### TASK DETAILS
Copy out the data below verbatim.

[Start]

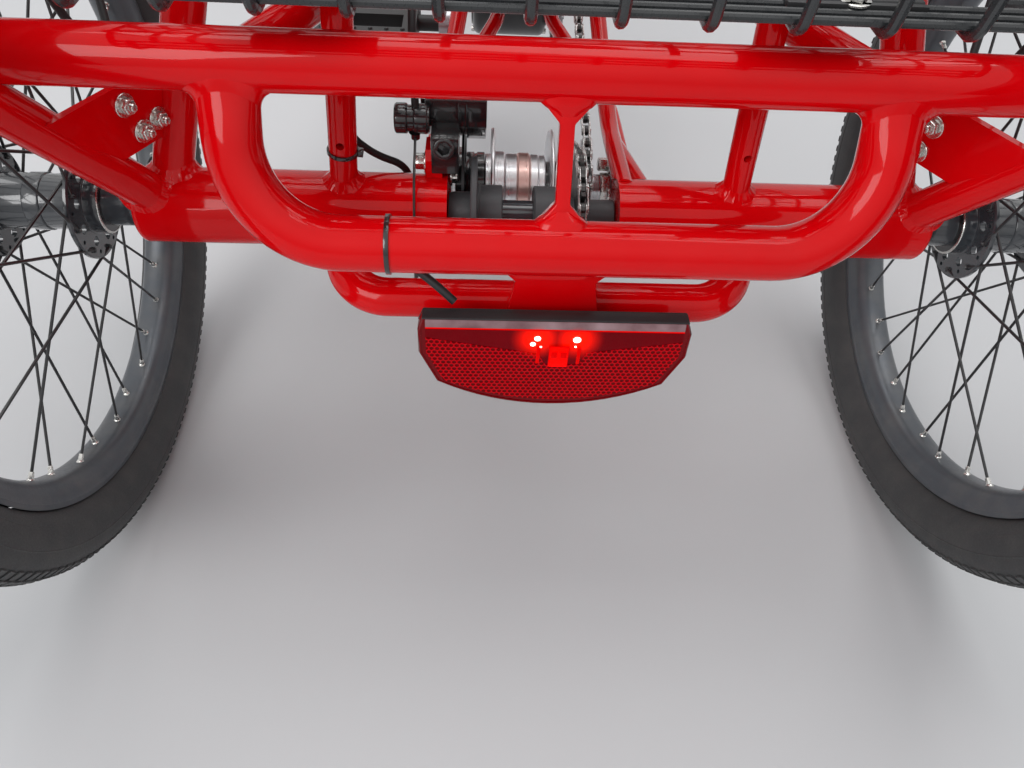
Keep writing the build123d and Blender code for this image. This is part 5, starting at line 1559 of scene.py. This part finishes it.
def caliper_body():
    """The rear caliper: two halves, closed over the rotor, on an arm with an adjuster barrel."""
    body = Shape()
    side = [(20, 53), (34, 40), (58, 22), (72, 30), (66, 62), (48, 78), (20, 72)]
    for low, high in ((-78, -56.4), (-51.6, -38)):
        slab(body, side, rear(0, 0, 0), Y, Z, low, high)
    # Closed over the rotor's rim
    slab(body, [(20, 53), (34, 40)] + arc(HUB_AT, 75, 120.4, 100, 6)
         + [(66, 62), (48, 78), (20, 72)], rear(0, 0, 0), Y, Z, -57, -51)
    box(body, rear(-65, 14, 43), (18, 28, 26))
    turned(body, [(-96.4, 4.0), (-96.4, 7.6), (-95.4, 8.5), (-75.0, 8.5)], BRAKE_BARREL, X, 32)
    piece("rear_caliper_body", body, ["gloss_black"], "frame",
          bevel=1.4, instead=["rear_caliper"], sharp=40)


def caliper_details():
    """Screws, barrel rings and the cable stop of the rear caliper."""
    brake = Shape()
    socket_head(brake, rear(-65.5, 0.0, 49.0), Vector((0, -1, 0.35)), 7.2, 2.4)
    socket_head(brake, rear(-78.0, 40.0, 62.0), -X, 6.0, 4.0)
    socket_head(brake, rear(-78.0, 54.0, 34.0), -X, 6.0, 4.0)
    for low, high in ((-97.6, -89.0), (-85.4, -76.0)):
        turned(brake, [(low, 6.0), (low, 8.6), (low + 1.0, 9.6), (high - 1.0, 9.6), (high, 8.6),
                       (high, 6.0)], BRAKE_BARREL, X, 20)
    turned(brake, [(0.0, 4.6), (0.0, 3.2), (-4.5, 3.0), (-5.0, 1.6)], rear(-84.5, 12.5, 52.8), Z,
           12)
    piece("rear_brake_details", brake, ["gloss_black", "plastic"], "frame",
          bevel=0.3)


def cable_core():
    """The bare end of the brake cable below its stop."""
    core = Shape()
    tube(core, rounded([rear(-84.5, 13, 52), rear(-84.6, -14, 34), rear(-84.5, -31, 8),
                        rear(-84.5, -36, -24)], [30, 24], 8), 0.9, 8)
    turned(core, [(0, 0.9), (0.3, 1.5), (7.0, 1.5), (7.4, 0.9)], rear(-84.5, -36, -23), -Z, 8)
    piece("brake_cable_core", core, ["dark_steel"], "frame")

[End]

### RESULT OF THIS EXERCISE
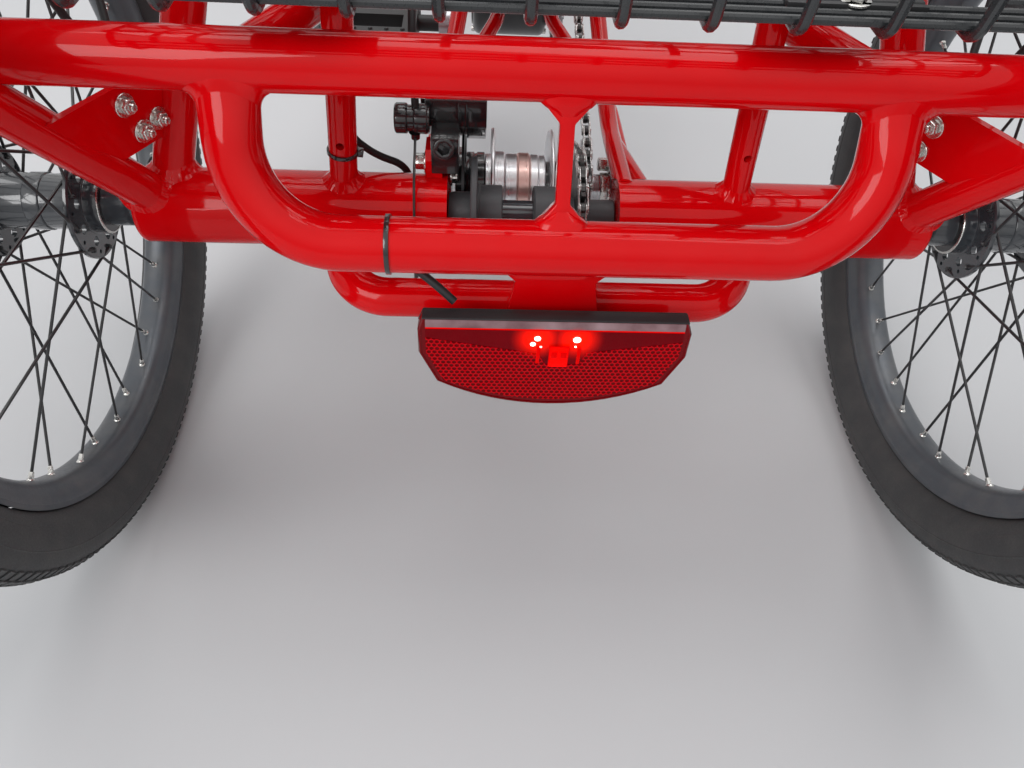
Keep writing the build123d and Blender code for this image. This is part 5, starting at line 1559 of scene.py. This part finishes it.
def caliper_body():
    """The rear caliper: two halves, closed over the rotor, on an arm with an adjuster barrel."""
    body = Shape()
    side = [(20, 53), (34, 40), (58, 22), (72, 30), (66, 62), (48, 78), (20, 72)]
    for low, high in ((-78, -56.4), (-51.6, -38)):
        slab(body, side, rear(0, 0, 0), Y, Z, low, high)
    # Closed over the rotor's rim
    slab(body, [(20, 53), (34, 40)] + arc(HUB_AT, 75, 120.4, 100, 6)
         + [(66, 62), (48, 78), (20, 72)], rear(0, 0, 0), Y, Z, -57, -51)
    box(body, rear(-65, 14, 43), (18, 28, 26))
    turned(body, [(-96.4, 4.0), (-96.4, 7.6), (-95.4, 8.5), (-75.0, 8.5)], BRAKE_BARREL, X, 32)
    piece("rear_caliper_body", body, ["gloss_black"], "frame",
          bevel=1.4, instead=["rear_caliper"], sharp=40)


def caliper_details():
    """Screws, barrel rings and the cable stop of the rear caliper."""
    brake = Shape()
    socket_head(brake, rear(-65.5, 0.0, 49.0), Vector((0, -1, 0.35)), 7.2, 2.4)
    socket_head(brake, rear(-78.0, 40.0, 62.0), -X, 6.0, 4.0)
    socket_head(brake, rear(-78.0, 54.0, 34.0), -X, 6.0, 4.0)
    for low, high in ((-97.6, -89.0), (-85.4, -76.0)):
        turned(brake, [(low, 6.0), (low, 8.6), (low + 1.0, 9.6), (high - 1.0, 9.6), (high, 8.6),
                       (high, 6.0)], BRAKE_BARREL, X, 20)
    turned(brake, [(0.0, 4.6), (0.0, 3.2), (-4.5, 3.0), (-5.0, 1.6)], rear(-84.5, 12.5, 52.8), Z,
           12)
    piece("rear_brake_details", brake, ["gloss_black", "plastic"], "frame",
          bevel=0.3)


def cable_core():
    """The bare end of the brake cable below its stop."""
    core = Shape()
    tube(core, rounded([rear(-84.5, 13, 52), rear(-84.6, -14, 34), rear(-84.5, -31, 8),
                        rear(-84.5, -36, -24)], [30, 24], 8), 0.9, 8)
    turned(core, [(0, 0.9), (0.3, 1.5), (7.0, 1.5), (7.4, 0.9)], rear(-84.5, -36, -23), -Z, 8)
    piece("brake_cable_core", core, ["dark_steel"], "frame")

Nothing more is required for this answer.